Recent surveys make the generational angle explicit. Surveys show that only about 54% of Gen Z Americans (ages 12-26) feel they get enough sleep on an average weekday, while nearly 40% of Gen Z and Millennials in Canada report that financial worries are harming their sleep and mental health. The reasons go far beyond “too much TikTok”: financial precarity, pandemic disruptions, and a world of gig work and constant surveillance leave young people disproportionately restless. What looks like a generation “choosing” late nights and fractured circadian rhythms is often just the embodiment of structural pressures such as student debt, housing insecurity, and precarious labor that make efficient rest nearly impossible. In that sense, Gen Z isn’t uniquely bad at sleep; they are simply the most visible evidence demonstrating how uneven rest is distributed in a society that still insists sleep should be a matter of personal discipline.
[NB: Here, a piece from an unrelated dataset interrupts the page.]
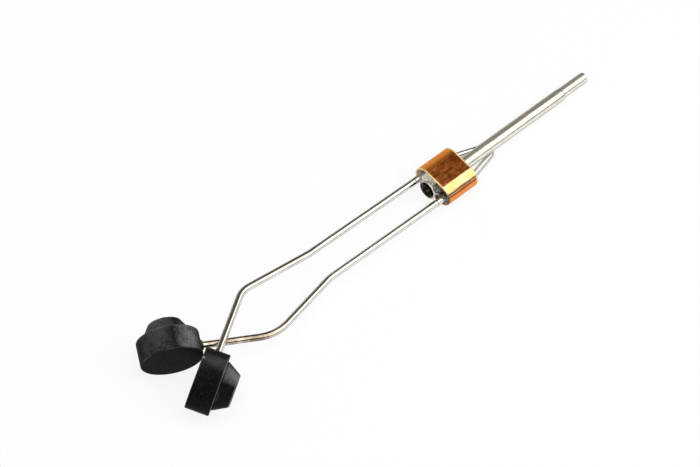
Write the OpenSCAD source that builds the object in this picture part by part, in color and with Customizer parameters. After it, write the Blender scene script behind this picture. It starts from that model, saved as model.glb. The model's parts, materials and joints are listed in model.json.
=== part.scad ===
// Bobbin holder for fly tying: a two-stage thread tube and a springy wire
// hairpin, soldered together in an oval copper ferrule, with a moulded black
// spool cup pressed on each wire end. Millimetres.
// +X runs along the thread tube to its tip, +Z is up from the table it lies on.
// The arms are crossed at rest, the upper over the lower, so the tool lies
// rolled a little to one side, on both cups and one edge of the ferrule.

/* [Resting pose] */
// angle that the tube end dips toward the table
rest_pitch = 2.8; // [0:0.05:6]
// angle that the tool rolls toward the upper cup's side
rest_roll = 10; // [0:0.1:15]
// height of the wires above the table, under the middle of the ferrule
rest_height = 3.06; // [2.5:0.01:4]
// distance from the row's origin forward to the middle of the ferrule
rest_forward = 17.64; // [10:0.01:25]
// distance from the row's origin sideways to the middle of the ferrule
rest_sideways = 0.44; // [-3:0.01:3]

/* [Wire] */
// thickness of the spring wire
wire_diameter = 1.34; // [1:0.02:2]
// distance of each leg from the middle of the ferrule
leg_offset = 3.12; // [2.5:0.01:4]
// distance from the ferrule's middle back to where each arm flexes
flex_back = 6.0; // [5.5:0.1:9]
// running clearance between an arm's ball end and its socket
flex_fit = 0.05; // [0.02:0.01:0.1]

/* [Front loop] */
// angle that the loop dips to pass under the tube
loop_dip = 7.8; // [5:0.1:12]
// length of each straight leg ahead of the ferrule's middle
loop_leg = 3.45; // [2:0.05:5]
// angle that each leg turns in toward the tip of the loop
loop_taper = 14; // [8:0.5:25]
// bend radius where a leg turns down, inside the ferrule
loop_dip_radius = 6.0; // [3:0.1:12]
// bend radius where a leg turns in
loop_turn_radius = 2.0; // [1:0.1:4]

/* [Upper arm] */
// rise of the arm over its length, so that it passes over the lower arm
upper_tilt = 0.84; // [0.5:0.01:2]
// toe-in of the first straight
upper_toe = -0.7; // [-2:0.05:2]
// length of the first straight, to the outward bend
upper_first = 27.4; // [20:0.05:35]
// angle of the outward bend
upper_out_angle = 5.5; // [3:0.05:15]
// length of the second straight, to the inward bend
upper_second = 16.0; // [12:0.05:25]
// angle of the inward bend
upper_in_angle = 36.6; // [25:0.05:50]
// length from the inward bend to the middle of the cup
upper_last = 20.95; // [15:0.05:28]
// bend radius of the inward bend
upper_in_radius = 5.0; // [2:0.1:12]
// twist of the cup about the wire end, nose up
upper_twist = -2.5; // [-10:0.1:10]

/* [Lower arm] */
// drop of the arm over its length, so that it passes under the upper arm
lower_tilt = 0.84; // [0.5:0.01:2]
// toe-in of the first straight
lower_toe = 1.05; // [-2:0.05:2]
// length of the first straight, to the outward bend
lower_first = 27.7; // [20:0.05:35]
// angle of the outward bend
lower_out_angle = 10.9; // [3:0.05:15]
// length of the second straight, to the inward bend
lower_second = 16.45; // [12:0.05:25]
// angle of the inward bend
lower_in_angle = 39.15; // [25:0.05:50]
// length from the inward bend to the middle of the cup
lower_last = 20.35; // [15:0.05:28]
// bend radius of the inward bend
lower_in_radius = 9.0; // [2:0.1:12]
// twist of the cup about the wire end, nose up
lower_twist = 4.5; // [-10:0.1:10]

/* [Both arms] */
// bend radius of the outward bends
out_radius = 6.0; // [2:0.1:12]
// depth that the wire end goes into its cup
wire_seat = 4.2; // [2:0.1:5]

/* [Spool cups] */
// diameter of the cup's disc
disc_diameter = 11.9; // [10:0.1:16]
// thickness of the disc
disc_thickness = 4.75; // [3:0.05:7]
// diameter of the cone where it meets the disc
nose_base_diameter = 9.4; // [7:0.1:12]
// diameter of the cone's flat end
nose_end_diameter = 6.2; // [4:0.1:9]
// height of the cone
nose_height = 3.0; // [2:0.1:5]
// height of the small step that the cone stands on
nose_step = 0.25; // [0.1:0.05:0.6]
// width of the rounded edges
cup_edge = 0.3; // [0.1:0.05:0.6]
// diameter of the collar round the wire
collar_diameter = 2.0; // [1.8:0.1:4]
// height of the collar above the rim
collar_height = 0.35; // [0.2:0.05:1]
// clearance of the wire in its hole
seat_fit = 0.01; // [0:0.01:0.03]

/* [Thread tube] */
// height of the tube above the wires in the ferrule
tube_rise = 0.45; // [0:0.05:1]
// outside diameter of the thread tube
tube_diameter = 2.24; // [1.5:0.02:3]
// bore of the thread tube
tube_bore = 1.6; // [0.8:0.02:2.4]
// distance from the ferrule's middle forward to the tip
tube_reach = 38.5; // [30:0.5:55]
// width of the polished edge at the tip
tip_edge = 0.12; // [0.05:0.01:0.2]
// distance from the ferrule's middle back to the start of the flare
flare_start = 3.3; // [2:0.05:5]
// length of the flare
flare_length = 2.05; // [1:0.05:4]
// diameter over the lip of the flare
flare_diameter = 4.1; // [3:0.1:5]
// thickness of the rolled lip
lip_thickness = 0.36; // [0.3:0.02:0.6]

/* [Sleeve] */
// outside diameter of the sleeve
sleeve_diameter = 2.64; // [2.2:0.02:4]
// distance from the ferrule's middle forward to the sleeve's end
sleeve_reach = 31.6; // [20:0.1:45]
// distance from the ferrule's middle forward to the sleeve's hidden end
sleeve_root = 0.6; // [0:0.1:3]
// width of the broken edge at the sleeve's end
sleeve_edge = 0.08; // [0.02:0.01:0.2]
// clearance between the tube and the sleeve drawn over it
sleeve_fit = 0.02; // [0.01:0.01:0.05]
// distance that the sleeve's outside lies off the tube's middle, to one side
sleeve_offset = 0.08; // [0:0.01:0.15]

/* [Ferrule] */
// length of the ferrule along the tube
ferrule_length = 7.9; // [6:0.1:14]
// distance that the ferrule sits ahead of its nominal middle
ferrule_shift = 0; // [-1:0.05:1]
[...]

I know this script because I’ve been cast in it. I’ve tried aromatherapy, crystals, not scrolling in bed, meditation, giving up caffeine and nicotine after 1 p.m., the list is endless. I even got a watch that tracks my sleep for my birthday. But no matter what I do, my sleeping grades always hover in the seventies, because in addition to being an insomniac, my walls are thin, my rent is high, and the city never shuts up. Psychologist Aric Prather’s research confirms what I already feel in my bones: poorer material conditions mean poorer sleep. But the cultural script still frames exhaustion as a personal failure. As anthropologist Matthew J Wolf-Meyer warns, the very invention of a rigid sleep norm turns rest into a test of character; one you’re bound to fail if your circumstances don’t fit the mold. Historian A. Roger Ekirch reminds us that sleep wasn’t always this way. Before capitalism sanded it down to eight identical hours, it was once flexible and communal. And as art critic and essayist Jonathan Crary observes, even our failures at sleep are now folded back into systems of surveillance and optimization, as if the unconscious itself could be turned into a report card.
This means that every time I wake up groggy, ashamed by another failed night or from the chemical hangover of Seroquel, I’m not just failing myself, I’m failing a social fantasy. And what’s more exhausting than that?